Fans of Western swing and traditional Country music have a lot to be happy. Music icon Willie Nelson and legendary band Asleep At The Wheel have teamed up for a new album. Although it's only February, early reviews have some critics calling Willie And The Wheel the "album of the year."
"Hesitation Blues" is a good choice for the first song on an album that was 35 years in the making. It stated back in the days when Willie Nelson was working with legendary producer Jerry Wexler, and recording for Atlantic Records. Wexler came up with the idea of Nelson recording an album of classic Western swing, and even went as far as compiling a list of possible songs. Before the record could be made, however, Nelson left the label, and the idea lay dormant until Wexler saw Asleep At The Wheel backing Willie on a 2007 tour.
The songs on Willie And The Wheel are Western swing standards. Many were made popular by two pioneers of the style, Milton Brown and Bob Wills. "Bring It On Down To My House" is a song that was a big hit for Wills in 1936.
Western swing music is sometimes called "Texas music" because it first became popular there.
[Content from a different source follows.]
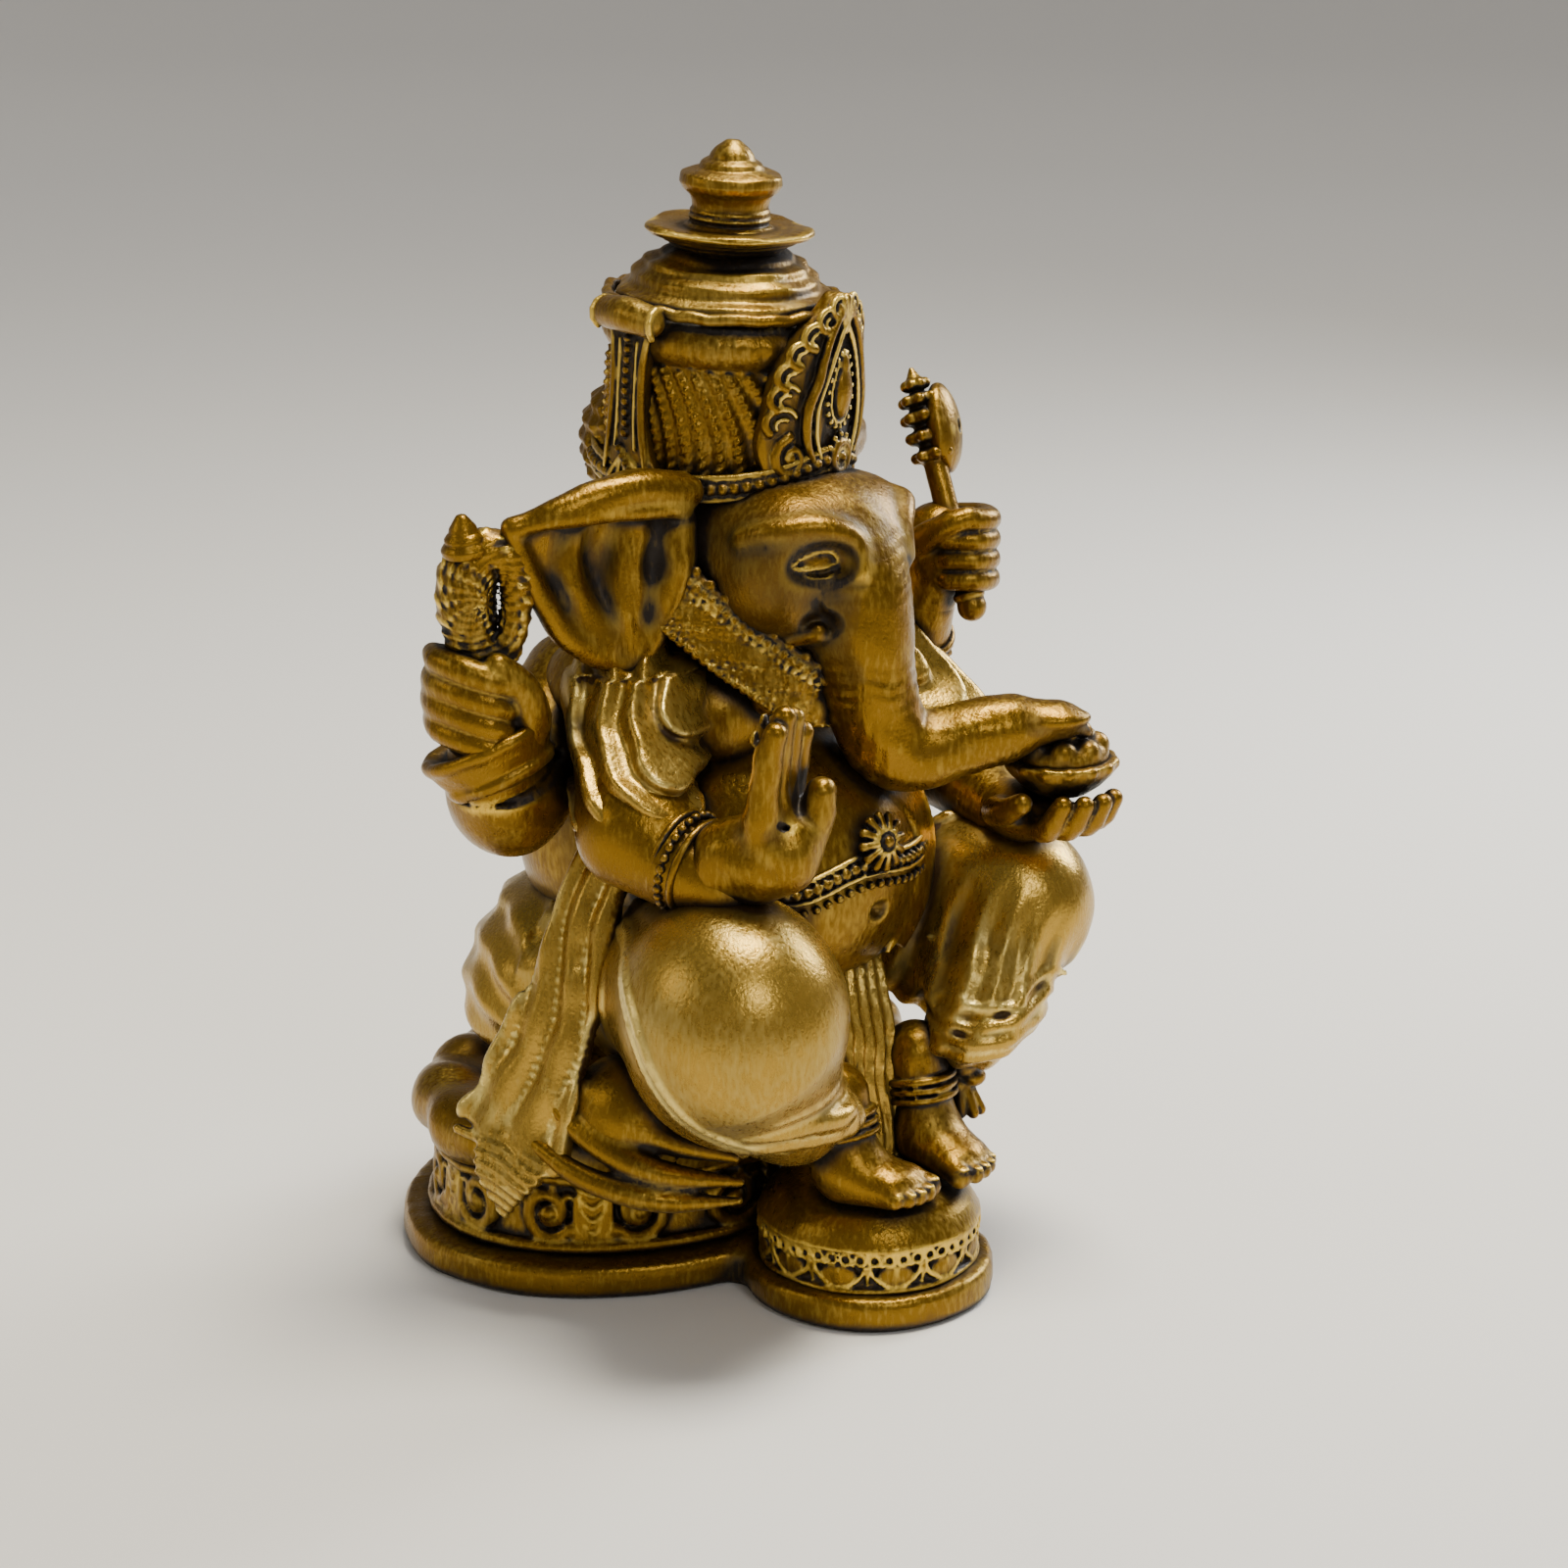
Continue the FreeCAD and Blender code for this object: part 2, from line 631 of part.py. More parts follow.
# ---------------------------------------------------------------- head
HEAD = PLACE(V(0, -d.skull_reach, SKULL_Z), ROT(V(0, 0, 1), d.head_turn))


def on_head(x, y, z):
    """A point in the head's own frame: its centre is the origin and it faces -Y."""
    return tuple(HEAD.multVec(V(x, y, z)))


def head():
    skull = blob(on_head(0, 0, 0), "skull_wide", "skull_deep", "skull_tall", HEAD.Rotation)
    neck = limb(((0, -18, NAPE_Z - 8), "neck_radius + 3"), (on_head(0, 8, 0), "neck_radius"))
    return joined(skull, neck)


def elephant_trunk():
    """Down from the brow, then out to the figure's left, ending over the bowl."""
    bowl = bowl_spot()
    bend = (bowl.x - 39, bowl.y + 22, bowl.z + 17)
    return chain((on_head(-1, -20, 8), "trunk_root"), (on_head(-2, -31, -26), "trunk_root - 2"),
                 (bend, "trunk_bend"), ((bowl.x - 19, bowl.y + 8, bowl.z + 18), "trunk_tip + 2"),
                 ((bowl.x - 5, bowl.y - 2, bowl.z + 17), "trunk_tip"))


def ear(side):
    sweep = ROT(V(0, 0, 1), side * d.ear_sweep)
    root = V(side * (d.skull_wide / 2 - 4), 4, -4)
    centre = root + sweep.multVec(V(side * d.ear_wide / 2, 0, 0))
    return blob(on_head(*centre), "ear_wide", "ear_thick", "ear_tall", HEAD.Rotation.multiply(sweep))


def tusk(side, length):
    root = on_head(side * 13, -22, -18)
    tip = on_head(side * 15, -22 - length * 0.55, -18 - length)
    return limb((root, "tusk_radius + 1"), (tip, "tusk_radius - 1"))


# ---------------------------------------------------------------- crown
LEAN = ROT(V(0, 0, 1), d.head_turn).multiply(ROT(V(1, 0, 0), d.crown_lean))
CROWN_AXIS = V(-1, 14 - d.skull_reach, CAP_Z)


def on_crown(height, turn=0.0):
    """Where a crown piece stands: height up the crown's axis, turned about it."""
    return PLACE(CROWN_AXIS + LEAN.multVec(V(0, 0, height)), LEAN.multiply(ROT(V(0, 0, 1), turn)))


def crown_cap():
    outline = [("0", "0"), ("cap_radius", "0"), ("cap_radius", "cap_tall * 0.6"),
               ("cap_radius - 4", "cap_tall"),
               ("0", "cap_tall")]
    return at(turned(outline), on_crown(0))


def brow_band():
    outline = [("cap_radius - 2", "0"), ("cap_radius + band_thick", "0"),
               ("cap_radius + band_thick", "band_tall"),
               ("cap_radius - 2", "band_tall")]
    return at(turned(outline), on_crown(0))


def plate(thick, arc, turn, top_lean):
    """A piece of wall outside the cap, from the brow band up to the roof."""
    outline = [("cap_radius - 5", "band_tall"), (f"cap_radius + {thick}", "band_tall"),
               (f"cap_radius + {thick} - {top_lean}", "cap_tall"), ("cap_radius - 5", "cap_tall")]
    return at(turned(outline, arc), on_crown(0, turn))


def crown_roof():
    outline = [("0", "0"), ("roof_radius", "0"), ("roof_radius", "roof_tall * 0.25"),
               ("roof_radius - 5", "roof_tall * 0.6"), ("disc_radius - 7", "roof_tall"), ("0", "roof_tall")]
    return at(turned(outline), on_crown(d.cap_tall))


def crown_disc():
    outline = [("0", "0"), ("disc_radius - 8", "0"), ("disc_radius - 5", "disc_tall * 0.5"),
               ("disc_radius", "disc_tall * 0.75"), ("disc_radius", "disc_tall * 0.9"),
               ("spire_radius - 3", "disc_tall"), ("0", "disc_tall")]
    return at(turned(outline), on_crown(d.cap_tall + d.roof_tall))


def crown_spire():
    outline = [("0", "0"), ("spire_radius - 3", "0"), ("spire_radius - 2", "spire_tall * 0.25"),
               ("spire_radius", "spire_tall * 0.35"), ("spire_radius - 3", "spire_tall * 0.55"),
               ("spire_radius - 7", "spire_tall * 0.75"), ("2", "spire_tall"), ("0", "spire_tall")]
    return at(turned(outline), on_crown(d.cap_tall + d.roof_tall + d.disc_tall))


def hair_bun():
    behind = on_crown(d.bun_radius * 0.5).multVec(V(0, d.cap_radius - 8, 0))
    return ball(tuple(behind), "bun_radius")


# ---------------------------------------------------------------- what the hands hold
def noose():
    """A rope loop standing up out of the right rear fist."""
    palm = V(*ARMS["right_rear"].palm)
    centre = palm + V(0, -3, d.fist_radius + d.noose_radius + 3)
    stem = rod(tuple(palm), tuple(centre), "rope_radius - 1", "fist_radius + rope_radius - 1")
    return joined(ring(tuple(centre), (0.5, 1, 0.1), "noose_radius", "rope_radius"), stem)


def noose_knot():
    palm = V(*ARMS["right_rear"].palm)
    centre = palm + V(-5, -1, d.fist_radius + 2 * d.noose_radius + d.rope_radius + 4)
    return ball(tuple(centre), "knot_radius")


def axe_line():
    palm = V(*ARMS["left_rear"].palm)
    return palm, V(0, 0.39, 0.92)


def axe_handle():
    palm, up = axe_line()
    return rod(tuple(palm - up * 16), tuple(palm), "handle_radius", "handle_long")


def axe_blade():
    palm, up = axe_line()
    centre = palm + up * 30 + V(5, -3, 0)
    return blob(tuple(centre), "2 * blade_radius", "blade_thick", "2 * blade_radius", ROT(25, 0, 0))


def bowl():
    outline = [("0", "0"), ("bowl_radius - 6", "0"), ("bowl_radius", "bowl_tall"), ("0", "bowl_tall")]
    return at(turned(outline), PLACE(bowl_spot(), ROT()))


def sweets():
    """Round sweets heaped in the bowl: a ring of them and one on top."""
    base = bowl_spot() + V(0, 0, d.bowl_tall + 1)
    ring_radius = d.bowl_radius - d.sweet_radius * 1.4
    around = max(3, int(math.pi / math.asin(d.sweet_radius / ring_radius)))
    heap = []
    for i in range(around):
        turn = 2 * math.pi * i / around
        heap.append(ball(tuple(base + V(ring_radius * math.cos(turn), ring_radius * math.sin(turn), 0)),
                         "sweet_radius - 0.1"))
    return group(*heap, ball(tuple(base + V(0, 0, d.sweet_radius * 1.6)), "sweet_radius - 0.1"))


def statue():
    fit("plinth", plinth())
    fit("throne", throne(), stands_on="plinth")
    fit("cushion", cushion(), stands_on="throne")
    fit("footrest", footrest(), stands_on="plinth")
    fit("footrest_beads", footrest_beads())
    fit("throne_scrolls", throne_scrolls())
    fit("hips", hips())
    fit("back", back())
    fit("belly", belly())
    fit("chest", chest())
    for name, leg in LEGS.items():
        fit(f"{name}_leg", leg.limb())
        fit(f"{name}_hem", leg.hem_roll())
        fit(f"{name}_foot", leg.foot())
    fit("axe_handle", axe_handle())
    fit("axe_blade", axe_blade())
    fit("bowl", bowl())
    for name, arm in ARMS.items():
        fit(f"{name}_arm", arm.limb())
    fit("right_front_hand", blessing_hand())
    fit("left_front_hand", offering_hand())
    fit("right_rear_hand", fist("right_rear"))
    fit("left_rear_hand", fist("left_rear"))
    fit("head", head())
    fit("elephant_trunk", elephant_trunk())
    fit("right_tusk", tusk(-1, 20))
    fit("left_tusk", tusk(1, 12))
    fit("crown_cap", crown_cap())
    fit("brow_band", brow_band())
    fit("crest_plate", plate("crest_thick", "crest_arc", -90, "1"))
    fit("right_crown_panel", plate("panel_thick", "panel_arc", 170, "0"))
    fit("left_crown_panel", plate("panel_thick", "panel_arc", 10, "0"))
    fit("crown_roof", crown_roof(), stands_on="crown_cap")
    fit("crown_disc", crown_disc(), stands_on="crown_roof")
    fit("crown_spire", crown_spire(), stands_on="crown_disc")
    fit("hair_bun", hair_bun())
    fit("right_ear", ear(-1))
    fit("left_ear", ear(1))
    fit("girdle", girdle())
    fit("girdle_flower", girdle_flower())
    fit("necklace", necklace())
    fit("front_pleats", front_pleats())
    fit("ankle_tassel", ankle_tassel())
    fit("right_shawl", ARMS["right_front"].shawl(0.75))
    fit("left_shawl", ARMS["left_front"].shawl(0.6))
    fit("side_sash", side_sash())
    fit("right_front_cuff", ARMS["right_front"].cuff(0.5))
    fit("right_rear_cuff", ARMS["right_rear"].cuff(0.5))
    fit("left_rear_cuff", ARMS["left_rear"].cuff(0.5))
    fit("noose", noose())
    fit("noose_knot", noose_knot())
    fit("sweets", sweets())


statue()
doc.recompute()
for obj in doc.Objects:
    if {"Invalid", "Error"} & set(obj.State):
        raise RuntimeError(f"{obj.Label} failed: {obj.State}")
os.makedirs("parts", exist_ok=True)
for label, piece in PIECES.items():
    shape = piece.Shape
    if shape.isNull() or not shape.isValid() or not shape.Solids:
        raise RuntimeError(f"{label} is not a valid solid")
    shape.exportStep(f"parts/{label}.step")
    box = shape.BoundBox
    print(f"{label}: {len(shape.Solids)} solid(s), {shape.Volume / 1000:.2f} ml, top {box.ZMax:.1f}")
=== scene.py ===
"""The seated elephant-headed deity: every element is sculpted as a distance field and skinned into a mesh."""
import math
from concurrent.futures import ThreadPoolExecutor

import bpy
import numpy as np
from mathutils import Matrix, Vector


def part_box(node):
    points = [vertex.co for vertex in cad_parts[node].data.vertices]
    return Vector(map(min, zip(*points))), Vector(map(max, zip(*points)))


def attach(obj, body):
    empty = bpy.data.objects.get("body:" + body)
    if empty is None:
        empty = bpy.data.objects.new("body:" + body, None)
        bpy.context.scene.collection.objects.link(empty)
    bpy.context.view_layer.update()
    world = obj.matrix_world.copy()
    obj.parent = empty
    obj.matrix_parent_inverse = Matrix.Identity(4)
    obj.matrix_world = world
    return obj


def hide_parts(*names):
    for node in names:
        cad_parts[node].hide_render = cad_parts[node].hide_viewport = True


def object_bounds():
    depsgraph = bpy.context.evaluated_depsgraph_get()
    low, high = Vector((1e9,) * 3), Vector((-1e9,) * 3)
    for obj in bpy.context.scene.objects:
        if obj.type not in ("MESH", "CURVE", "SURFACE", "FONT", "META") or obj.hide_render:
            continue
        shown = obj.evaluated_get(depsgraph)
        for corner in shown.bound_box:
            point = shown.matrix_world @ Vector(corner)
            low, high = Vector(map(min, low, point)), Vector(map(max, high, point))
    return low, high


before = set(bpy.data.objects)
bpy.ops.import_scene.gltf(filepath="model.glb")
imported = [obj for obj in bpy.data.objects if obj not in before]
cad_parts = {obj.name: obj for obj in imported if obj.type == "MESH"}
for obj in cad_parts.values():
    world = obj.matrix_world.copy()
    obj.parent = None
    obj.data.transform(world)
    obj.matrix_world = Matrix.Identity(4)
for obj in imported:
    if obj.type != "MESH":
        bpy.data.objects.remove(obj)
CAD_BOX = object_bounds()
MM = 0.001
FAR = 9.0


# ---------------------------------------------------------------- the frame, in millimetres
def box_mm(node):
    """A node's box in millimetres."""
    low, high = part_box(node)
    return np.array(low) / MM, np.array(high) / MM


def around(node, rot=None, shift=(0, 0, 0)):
    """Places points beside the middle of a node's box; sizes given after x, y and z stay with the point."""
    low, high = box_mm(node)
    middle = np.round((low + high) / 2) + np.array(shift)

    def spot(x, y, z, *sizes):
        offset = np.array([x, y, z], float)
        return np.concatenate([middle + (offset if rot is None else rot @ offset), sizes])

    return spot


def turn_z(degrees):
    c, s = math.cos(math.radians(degrees)), math.sin(math.radians(degrees))
    return np.array([[c, -s, 0], [s, c, 0], [0, 0, 1.0]])


def turn_x(degrees):
    c, s = math.cos(math.radians(degrees)), math.sin(math.radians(degrees))
    return np.array([[1.0, 0, 0], [0, c, -s], [0, s, c]])


def turn_y(degrees):
    c, s = math.cos(math.radians(degrees)), math.sin(math.radians(degrees))
    return np.array([[c, 0, s], [0, 1.0, 0], [-s, 0, c]])


def unit(v):
    """The direction of v, one long."""
    v = np.asarray(v, float)
    return v / np.linalg.norm(v)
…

It comes out of a mixing several kinds of American roots styles, primarily cowboy and hillbilly music with big band jazz. Its heyday was in the 1930s and 1940s, and by the 1950s, it had fallen out of favor.
Western swing is a form of music that Ray Benson fell in love with as a boy, even though he lived in the eastern U.S. city of Philadelphia, Pennsylvania, far from the dancehalls of Texas. Ray's been leading The Wheel for close to 40 years, and is credited for starting the 1970s' movement that revived Western swing music. He says that, technically speaking, the classic Western sound is very challenging to play. It's easy to understand what he means by taking a listen to the band playing an instrumental break in "Won't You Ride In My Little Red Wagon." It features long solos by the piano, trumpets, fiddles, steel guitar and more.
A Western swing band is a large group, mixing a traditional dance band with horns and a country string section and played pop songs. The band also made changes or improvised as if they were playing jazz.
Ray Benson says fans seeing Willie and The Wheel on tour later this year will be like seeing something of an improvisational show. Asleep At The Wheel has added two horn players, a second bassist and another fiddler for the tour, and Benson says they'll play a set of their own, before being joined on stage by Willie Nelson. They'll then play songs from the new CD, before going into "whatever Willie wants to do."
Ray Benson says the band is not only prepared to play Willie Nelson classics like "Whiskey River" and "Always On My Mind," they've also worked up arrangements of some of the songs on Two Men With The Blues, last year's release by Willie and jazz trumpeter Wynton Marsalis.
Another highlight of Willie And The Wheel is "I'm Sitting On Top of The World," which also puts the spotlight on Asleep At The Wheel singer Elizabeth McQueen.